Stephen Miller serves on the Pinal County Board of Supervisors. He said that those crops get a lot more than water from being here, similar to what we saw in Yuma a few episodes back.
“We have to be smart about how we use our land,” he said. “I mean, you wouldn't take perfectly good farmland and put a factory on it.”
There is also a lot of development. Miller said that he really started to get concerned about water here about ten years ago.
“It was the feeding frenzy of the people buying land speculating on land, for development going forward. And when somebody would purchase 160 acres, they're looking at putting, you know, 3000 homes on it,” he said.
Growth was moving really fast, and local governments struggled to keep up, from the fire department to the sewage system to the water supply.
“What's the word I'm looking for? It's…it's kind of intimidating,” he said.
Then, earlier this year, the Lower Colorado River Basin made its first cuts. And because Pinal County had been late to the game in getting access to that water through the Central Arizona Project, it was one of the hardest hit.
“The agricultural community has enjoyed some good times because of the CAP,” he said. “In this area, and I'm speaking for the most part of the Pinal AMA area, the water consumption by these farmers over the last two decades has been somewhere close to 60% CAP water.

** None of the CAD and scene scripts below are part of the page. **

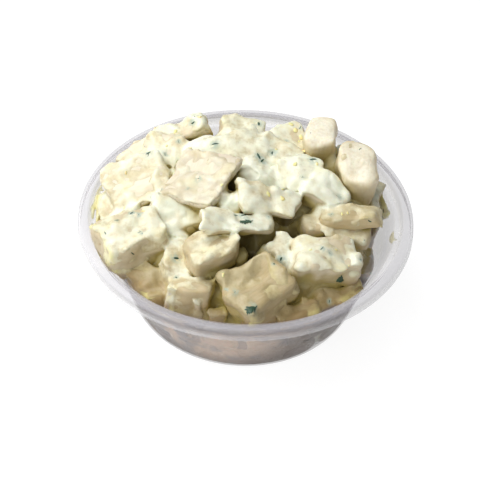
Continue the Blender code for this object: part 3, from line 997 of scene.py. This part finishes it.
def lay_crumbs(ground, material):
    """Grated yellow bits: small uneven lumps, half sunk in the dressing."""
    rng = random.Random(SEED + 92)
    ways, quads = lattice(4)
    ways = ways / np.linalg.norm(ways, axis=1, keepdims=True)
    parts = []
    landings = [
        (ground.hit(Vector(place) + 60 * view_way(), -view_way()), size)
        for *place, size in CRUMBS
    ]
    landings += [(ground.hit(*from_sky(rng)), rng.uniform(0.5, 1.3)) for _ in range(SCATTERED_CRUMBS)]
    for number, (landing, size) in enumerate(landings):
        if landing is None or landing[0].z < 30:
            continue
        spot, normal = landing
        turn = np.array(normal.to_track_quat("Z", "X").to_matrix())
        wide = np.array((size * rng.uniform(0.6, 1.2), size * rng.uniform(0.4, 0.8), size * 0.3))
        lumps = 1 + 0.3 * waves((2.5 * ways).T, 2.5, SEED + 90 + number)
        parts.append((np.array(spot) + (ways * wide * lumps[:, None]) @ turn.T, quads))
    make_piece("yellow_crumbs", *joined(parts), material, "creamy_salad")


def smear(direction, height, width, tall, thickness, seed):
    """A smear on the tub's inner wall: a lens with a wavy outline, whose round side stands off
    the wall by thickness * sqrt(1 - rho^2) and whose flat side lies just inside the plastic."""
    across = np.concatenate([np.linspace(0, 1, 9), np.linspace(1, 0, 5)[1:]])
    proud = np.concatenate([np.ones(9), np.zeros(4)])
    turn = np.arange(28) * math.tau / 28
    rho, phi = across[:, None], turn[None, :]
    outline = 1 + 0.22 * np.sin(2 * phi + seed) + 0.14 * np.sin(3 * phi + 2.1 * seed)
    outline += 0.05 * np.sin(5 * phi + 1.3 * seed)
    u, v = rho * outline * np.cos(phi) * width / 2, rho * outline * np.sin(phi) * tall / 2
    z = height + v
    lumps = 1 + 0.35 * np.sin(1.3 * u + seed) * np.cos(1.7 * v + 2 * seed)
    off = proud[:, None] * thickness * np.sqrt(1 - 0.98 * rho**2) * lumps
    inward = np.where(proud[:, None] > 0, off, -0.2)
    radius = inner_radius(z) - inward
    angle = math.radians(direction) + u / 62.0
    points = np.stack([radius * np.cos(angle), radius * np.sin(angle), z], axis=-1)
    return points.reshape(-1, 3), grid_faces(len(across), len(turn))


def lay_smears(material):
    """Dressing left on the tub's inner wall above the heap."""
    rng = random.Random(SEED + 95)
    parts = [smear(*each, SEED + i) for i, each in enumerate(SMEARS)]
    for _ in range(SCATTERED_SMEARS):
        direction, height = rng.uniform(0, 360), rng.uniform(36.0, 42.0)
        wide = rng.uniform(1.0, 3.5)
        shape = (direction, height, wide, rng.uniform(0.6, 1.6), rng.uniform(0.15, 0.5))
        parts.append(smear(*shape, rng.uniform(0, 9)))
    make_piece("wall_smears", *joined(parts), material, "creamy_salad")


def stain(piece, spots):
    """Marks how close each point of a piece is to the herbs: 1 at a spot, 0 past its radius."""
    points = mesh_points(piece.data)
    near = np.zeros(len(points))
    for x, y, z, radius in spots:
        apart = np.linalg.norm(points - (x, y, z), axis=1)
        near = np.maximum(near, 1 - smooth_step(0.2 * radius, radius, apart))
    set_values(piece.data, stain=near)


# Materials


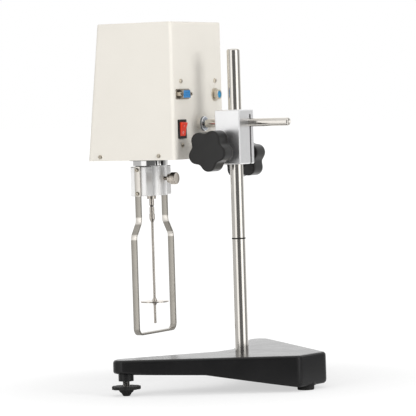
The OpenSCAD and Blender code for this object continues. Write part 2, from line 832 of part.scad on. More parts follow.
// Spur gear outline with involute flanks; a tooth points along +X
module gear_outline(m, teeth) {
  pitch = m * teeth / 2;
  root = pitch - 1.25 * m;
  tip = pitch + m;
  radii = [for (i = [0:3]) root + (tip - root) * i / 3];
  tooth = concat([for (r = radii) [r, -tooth_half(r, pitch, teeth)]],
    [for (i = [3:-1:0]) [radii[i], tooth_half(radii[i], pitch, teeth)]]);
  polygon([for (i = [0:teeth - 1], p = tooth) let (a = i * 360 / teeth + p[1]) [p[0] * cos(a), p[0] * sin(a)]]);
}

module slotted_disc(hub) {
  difference() {
    union() {
      cylinder(r = disc_r, h = disc_t);
      translate([0, 0, -3]) cylinder(r = hub + 2.5, h = 3 + eps);
    }
    translate([0, 0, -4]) cylinder(r = hub, h = 6);
    for (i = [0:disc_slots - 1]) rotate(i * 360 / disc_slots)
      translate([disc_r - 4, -0.5, -1]) cube([3, 1, disc_t + 2]);
  }
}

module motor() {
  color("#2b2b2d") difference() {
    union() {
      translate([head_x, motor_y, plate_z - motor_h])
        linear_extrude(motor_h) translate([-motor_w / 2, -motor_w / 2]) rounded_rect(motor_w, motor_w, 4);
      translate([head_x, motor_y, plate_z - eps]) cylinder(r = pilot_r, h = 2);
    }
    translate([head_x, motor_y, plate_z - 14]) cylinder(r = 2.5 + fit, h = 20);
  }
}

module motor_pinion() {
  color("#b08d4a") translate([head_x, motor_y, 0]) {
    translate([0, 0, gear_z]) rotate(-90 + 180 / pinion_teeth) linear_extrude(gear_t)
      gear_outline(gear_m, pinion_teeth);
    translate([0, 0, plate_z - 13]) cylinder(r = 2.5, h = gear_z + gear_t - plate_z + 13);
  }
}

module drive_gear() {
  low = drive_disc_z - 3;
  color("#b9974f") at_axis(0) difference() {
    union() {
      translate([0, 0, gear_z]) rotate(90) linear_extrude(gear_t) difference() {
        gear_outline(gear_m, gear_teeth);
        for (i = [0:4]) rotate(36 + 72 * i) translate([gear_r * 0.58, 0]) circle(gear_r * 0.2);
      }
      translate([0, 0, low]) cylinder(r = drive_r, h = gear_z + gear_t + 3 - low);
    }
    translate([0, 0, low - eps]) cylinder(r = pivot_r + fit, h = 26);
  }
}

// The disc carries the pin that holds the hairspring's outer end
module drive_disc() {
  pin_h = drive_disc_z - spring_z;
  color("#8f9498") at_axis(drive_disc_z) {
    slotted_disc(drive_r);
    translate([0, spring_pin_y, -pin_h]) cylinder(r = spring_pin_r, h = pin_h + eps);
  }
}

module pivot_disc() {
  color("#8f9498") at_axis(pivot_disc_z) slotted_disc(pivot_r);
}

module drive_bearing() {
  color("#a7a9ac") at_axis(plate_z) difference() {
    cylinder(r = bearing_r, h = plate_h);
    translate([0, 0, -eps]) cylinder(r = drive_r + fit, h = plate_h + 2 * eps);
    for (z = [0, plate_h - 0.6]) translate([0, 0, z - (z > 0 ? 0 : eps)]) difference() {
      cylinder(r = 9, h = 0.6 + eps);
      translate([0, 0, -eps]) cylinder(r = 7, h = 1);
    }
  }
}

module upper_plate() {
  back = post_y[1] + post_r + plate_rim;
  front = post_y[0] - post_r - plate_rim;
  half = post_x + post_r + plate_rim;
  color("#c0c2c4") difference() {
    translate([head_x - half, front, plate_z]) linear_extrude(plate_h)
      rounded_rect(2 * half, back - front, post_r);
    at_axis(plate_z - eps) cylinder(r = bearing_r, h = plate_h + 2 * eps);
    translate([head_x, motor_y, plate_z - eps]) cylinder(r = pilot_r, h = plate_h + 2 * eps);
  }
}

module pillars() {
  color("#bfc1c3") for (side = [-1, 1], y = post_y)
    translate([head_x + side * post_x, y, chassis_top]) cylinder(r = post_r, h = plate_z - chassis_top);
}

module board_standoffs() {
  low = plate_z + plate_h;
  color("#c9b26a") for (side = [-1, 1], y = standoff_y)
    translate([head_x + side * post_x, y, low]) cylinder(r = standoff_r, h = board_z - low, $fn = 6);
}

module circuit_board() {
  back = rear_y - 8;
  half = post_x + 16;
  color("#2c6e49") translate([head_x, 0, board_z]) {
    translate([-half, board_front, 0]) cube([2 * half, back - board_front, board_t]);
    translate([-16, board_front + 22, board_t - eps]) cube([20, 20, 2.4]);
    translate([14, board_front + 26, board_t - eps]) cube([12, 8, 2]);
    translate([-38, back - 34, board_t - eps]) cube([14, 22, 12]);
    for (i = [0:3]) translate([-6 + i * 11, back - 14, board_t - eps]) cylinder(r = 4, h = 11);
  }
}

module level_cup() {
  color("#2a2a2b") translate([head_x, level_y, head_top]) difference() {
    union() {
      translate([0, 0, -level_depth]) cylinder(r = level_r, h = level_depth);
      cylinder(r = level_r + 2, h = 0.8);
    }
    translate([0, 0, 2 - level_depth]) cylinder(r = level_r - 2, h = level_depth);
  }
}

module level_vial() {
  r = level_r - 2;
  h = level_depth - 2.4;
  color("#cfe07a") translate([head_x, level_y, head_top - level_depth + 2]) {
    cylinder(r = r, h = h);
    translate([0, 0, h - eps]) cylinder(r1 = r, r2 = r - 1.2, h = 0.6);
  }
}

// Flat spiral of n turns from r0 to r1, as a band t thick
function spiral(r0, r1, n, t, steps) = concat(
  [for (i = [0:steps]) let (r = r0 + (r1 - r0) * i / steps, a = 360 * n * i / steps) [r * cos(a), r * sin(a)]],
  [for (i = [steps:-1:0]) let (r = r0 + (r1 - r0) * i / steps + t, a = 360 * n * i / steps)
    [r * cos(a), r * sin(a)]]);

module hairspring() {
  collet_r = pivot_r + 1.6;
  color("#7d6a3c") at_axis(spring_z) {
    linear_extrude(1.2) polygon(spiral(collet_r - 0.2, spring_r, 4, spring_t, 72));
    difference() {
      translate([0, 0, -0.3]) cylinder(r = collet_r, h = 1.8);
      translate([0, 0, -1]) cylinder(r = pivot_r, h = 4);
    }
  }
}

module pivot_shaft() {
  low = holder_low - gap - collar_h;
  top = drive_disc_z + 20;
  color("#c4c0b8") at_axis(0) {
    translate([0, 0, low]) cylinder(r = pivot_r, h = top - low);
    translate([0, 0, low]) cylinder(r = collar_r, h = collar_h);
    translate([0, 0, low - 14]) cylinder(r = 1.5, h = 14 + eps);
  }
}

module sensor_bracket() {
  color("#9fa2a5") translate([head_x + sensor_out, axis_y, 0]) {
    translate([0, -7, chassis_top]) cube([1.5, 14, drive_disc_z + 6 - chassis_top]);
    translate([0, -7, chassis_top]) cube([8, 14, 1.5]);
  }
}

module sensors() {
  color("#1c1c1e") for (z = [drive_disc_z, pivot_disc_z])
    translate([head_x + sensor_in, axis_y - 5, z - 3.5]) difference() {
      cube([sensor_out - sensor_in, 10, 8]);
      translate([-1, -1, 2.4]) cube([disc_r + 1.5 - sensor_in + 1, 12, 3.2]);
    }
}

// ---- Neck and guard ----

module neck() {
  tube_top = chassis_top + 4;
  color("#cfcdc8") at_axis(0) rotate_extrude()
    polygon([[jewel_r, holder_low], [spigot_r - 0.8, holder_low], [spigot_r, holder_low + 0.8],
      [spigot_r, neck_low], [neck_d / 2 - 0.5, neck_low], [neck_d / 2, neck_low + 0.5],
      [neck_d / 2, flange_top], [spigot_r - 1, flange_top], [spigot_r - 1, tube_top],
      [shaft_room_r, tube_top], [shaft_room_r, holder_low + jewel_t], [jewel_r, holder_low + jewel_t]]);
}

module jewel_bearing() {
  color("#8e2f3a") at_axis(holder_low) difference() {
    cylinder(r = jewel_r, h = jewel_t);
    translate([0, 0, -eps]) cylinder(r = pivot_r + fit, h = jewel_t + 2 * eps);
  }
}

module guard_holder() {
  color("#c6c7c9") at_axis(holder_low) difference() {
    union() {
      cylinder(d = holder_d, h = holder_h);
      translate([-holder_w / 2, -bar_t / 2, 0]) bevelled_box([holder_w, bar_t, holder_h], 0.8);
    }
    translate([0, 0, -eps]) cylinder(r = spigot_r + fit, h = holder_h + 2 * eps);
    translate([0, 0, thumb_z - holder_low]) rotate([-90, 0, 0]) cylinder(r = 2.5 + fit, h = holder_d);
    for (side = [-1, 1], z = guard_screw_z)
      translate([side * holder_w / 2, 0, z - holder_low]) rotate([0, -90 * side, 0])
        translate([0, 0, -1]) cylinder(r = 1.5, h = 9);
  }
}

// Guard's outline seen along Y: legs, outward jogs and the rounded foot
module guard() {
  h = strip_t / 2;
  all_h = holder_top - guard_low;
  color("#b8b1a2") at_axis(0) translate([0, strip_w / 2, 0]) rotate([90, 0, 0]) difference() {
    linear_extrude(strip_w) {
      difference() {
        translate([-leg_low - h, guard_low]) rounded_rect(2 * (leg_low + h), all_h, bend_r + h);
        translate([-leg_low + h, guard_low + strip_t])
          rounded_rect(2 * (leg_low - h), all_h, bend_r - h);
        translate([-guard_w, jog_low]) square([2 * guard_w, all_h]);
      }
      for (side = [-1, 1]) scale([side, 1]) {
        polygon([[leg_low - h, jog_low], [leg_low + h, jog_low], [leg_top + h, jog_top], [leg_top - h, jog_top]]);
        translate([leg_top - h, jog_top]) square([strip_t, holder_top - jog_top]);
      }
    }
    for (side = [-1, 1], z = guard_screw_z)
      translate([side * leg_top - side * 2, z, strip_w / 2]) rotate([0, 90 * side, 0])
        cylinder(r = 1.5, h = 4);
  }
}

module guard_screws() {
  color("#c8b48c") for (side = [-1, 1], z = guard_screw_z)
    at_axis(z) translate([side * (leg_top + strip_t / 2), 0, 0]) rotate([0, 90 * side, 0])
      pan_screw(3, 8, 5, 1.8);
}

module thumb_screw() {
  shank_start = holder_d / 2 + 1;
  shank_r = 5.5;
  head_start = 31;
  head_t = 5.5;
  head_r = 7.5;
  color("#c3b7a8") at_axis(thumb_z) rotate([-90, 0, 0]) {
    translate([0, 0, spigot_r + gap]) cylinder(r = 2.5, h = shank_start - spigot_r);
    translate([0, 0, shank_start]) cylinder(r = shank_r, h = head_start - shank_start);
    translate([0, 0, head_start]) linear_extrude(head_t) difference() {
      circle(head_r);
      for (i = [0:35]) rotate(10 * i) translate([head_r, 0]) circle(0.3, $fn = 12);
    }
  }
}

// ---- Spindle ----

module spindle_coupling() {
  top = holder_low - gap - collar_h;
  color("#c9bfb0") at_axis(top - 8) difference() {
    union() {
      cylinder(r = 3, h = 8);
      translate([0, 0, -1.5]) cylinder(r = 2.3, h = 1.5 + eps);
    }
    translate([0, 0, -2]) cylinder(r = 1.5, h = 11);
  }
}

module spindle() {
  top = holder_low - gap - collar_h - 9.5;
  shaft_r = spindle_d / 2;
  hub_r = 3.4;
  disc_r = spindle_disc_d / 2;
  disc_low = spindle_disc_z - spindle_disc_t / 2;
  disc_high = spindle_disc_z + spindle_disc_t / 2;
  low = disc_low - spindle_tail;
  mark = spindle_disc_z + 25;
  color("#c8c3ba") at_axis(0) difference() {
    rotate_extrude() polygon([[0, low], [shaft_r - 0.4, low], [shaft_r, low + 0.4], [shaft_r, disc_low - 4],
      [hub_r, disc_low], [disc_r, disc_low], [disc_r, disc_high], [hub_r, disc_high],
      [shaft_r, disc_high + 4.5], [shaft_r, mark - 0.5], [shaft_r - 0.35, mark - 0.5],
      [shaft_r - 0.35, mark + 0.5], [shaft_r, mark + 0.5], [shaft_r, top - 19.5], [hub_r, top - 15.5],
      [hub_r, top - 9], [3, top - 9], [3, top - 1], [2.3, top - 1], [2.3, top], [0, top]]);
    translate([0, 0, top - 5]) cylinder(r = 1.5, h = 5 + eps);
  }
}

base_casting();
rear_foot();
foot_stud_near();
foot_wheel_near();
foot_stud_far();
foot_wheel_far();
column();
column_ring();
column_bolt();
column_washer();
clamp_block();
column_knob();
column_knob_stud();
rod_knob();
rod_knob_stud();
support_rod();
rod_lock_nut();
rod_bush();
housing();
bottom_plate();
side_screws();
rear_screws();
chassis();
dsub_shell();
dsub_insert();
dsub_jackscrews();
round_socket();
round_insert();
switch_body();
switch_rocker();
display_window();
display_module();
keypad();
circuit_board();
board_standoffs();
level_cup();
level_vial();
motor();
motor_pinion();
upper_plate();
pillars();
drive_gear();
drive_disc();
drive_bearing();
hairspring();
pivot_shaft();
pivot_disc();
sensor_bracket();
sensors();
neck();
jewel_bearing();
guard_holder();
guard();
guard_screws();
thumb_screw();
spindle_coupling();
spindle();
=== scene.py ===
"""Rotational viscometer on its stand, dressed for rendering.

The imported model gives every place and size. This script adds the finishes, redraws the lobed
knobs, the thumb screw and the guard's strip with their roundings, adds the data socket's sleeve
and the printed marks, and sets up the studio and the camera.
"""
import math

import bmesh
import bpy
import numpy as np
from mathutils import Matrix, Vector


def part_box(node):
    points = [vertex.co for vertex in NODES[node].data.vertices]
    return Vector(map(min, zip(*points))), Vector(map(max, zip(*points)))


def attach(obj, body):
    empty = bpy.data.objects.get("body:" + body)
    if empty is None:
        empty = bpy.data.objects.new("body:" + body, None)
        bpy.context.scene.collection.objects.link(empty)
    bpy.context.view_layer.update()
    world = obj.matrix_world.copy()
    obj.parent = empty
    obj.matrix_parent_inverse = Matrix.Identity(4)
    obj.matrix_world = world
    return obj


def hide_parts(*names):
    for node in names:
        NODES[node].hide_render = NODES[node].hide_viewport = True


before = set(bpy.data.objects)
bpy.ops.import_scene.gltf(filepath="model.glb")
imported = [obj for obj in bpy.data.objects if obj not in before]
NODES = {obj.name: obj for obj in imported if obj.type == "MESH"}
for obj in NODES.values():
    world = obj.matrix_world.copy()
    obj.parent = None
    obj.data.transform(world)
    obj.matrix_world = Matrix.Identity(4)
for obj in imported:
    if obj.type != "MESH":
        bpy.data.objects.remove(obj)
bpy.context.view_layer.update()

MM = 0.001

# The head's front leans back by 18 mm over the head's height
HEAD_LOW, HEAD_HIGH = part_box("housing")
FRONT_LEAN = math.atan2(18 * MM, HEAD_HIGH[2] - HEAD_LOW[2])

# The guard's strip: its thickness, how far below the holder its jog begins, the jog's height, and
# the radii of the bends at the jog and at the foot
STRIP_T = 2.5 * MM
JOG_BELOW, JOG_H = 31.5 * MM, 17.5 * MM
JOG_R, FOOT_R = 9 * MM, 8 * MM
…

“They didn't have to drill or pump very much, and that was a benefit, not only to them, but to everybody as a whole. Because the CAP water was actually recharging our aquifer.”
That meant the aquifer was also being recharged.
But now, that puts pressure on farmers. Putting in new wells and digging deeper ones costs a lot of money. At some point, it probably won’t be worth it.
“That's the day that the farmer probably says, okay, it's time to sell the farm and turn it into houses. That is going to be a transition. I just think that transition needs to be as far out as possible,” Miller said.
He thinks technology can push that out further still, but eventually, more and more Pinal County farms are going to turn into houses.
“I think we're pretty close to whether or not the state is going to continue to allow certificates of assured water,” he said.
Miller said there’s not much more water to promise to developers, but that’s not a concern yet. There are about 100,000 lots approved for housing. But if the state wants to continue the levels of growth it’s seen over the past few decades, it’s going to run into a problem eventually.
“Will there be a need and the desire to continue to get certificates of assured water? I'm sure there will be because not all the land that has been speculated for rooftop growth in the future will be desirable or probably be economically feasible to develop,” Miller said.
Back in Rancho Sahuarita, Jeremy Sharpe said this place is still booming. Growth of all kinds is happening.
He was concerned about developments around Rancho Sahuarita going up, and about nearby pecan farms, which is also big business in his corner of Arizona.
“Pecans are very thirsty. They flood irrigate, and so they use tremendously more water than what we use, and what a household uses. It's something that I think about,” Sharpe said.
He doesn’t expect that growth to slow down anytime soon.
“That's going to be a challenge for our industry, not only developers in our region, but also the community as a whole,” Sharpe said. “Because if you can't plan for growth in a strategic way, it's just going to happen.”
He said if the state isn’t intentional and strategic about the way it plans for growth, that growth will happen on its own, and we’ll all be dealing with the consequences.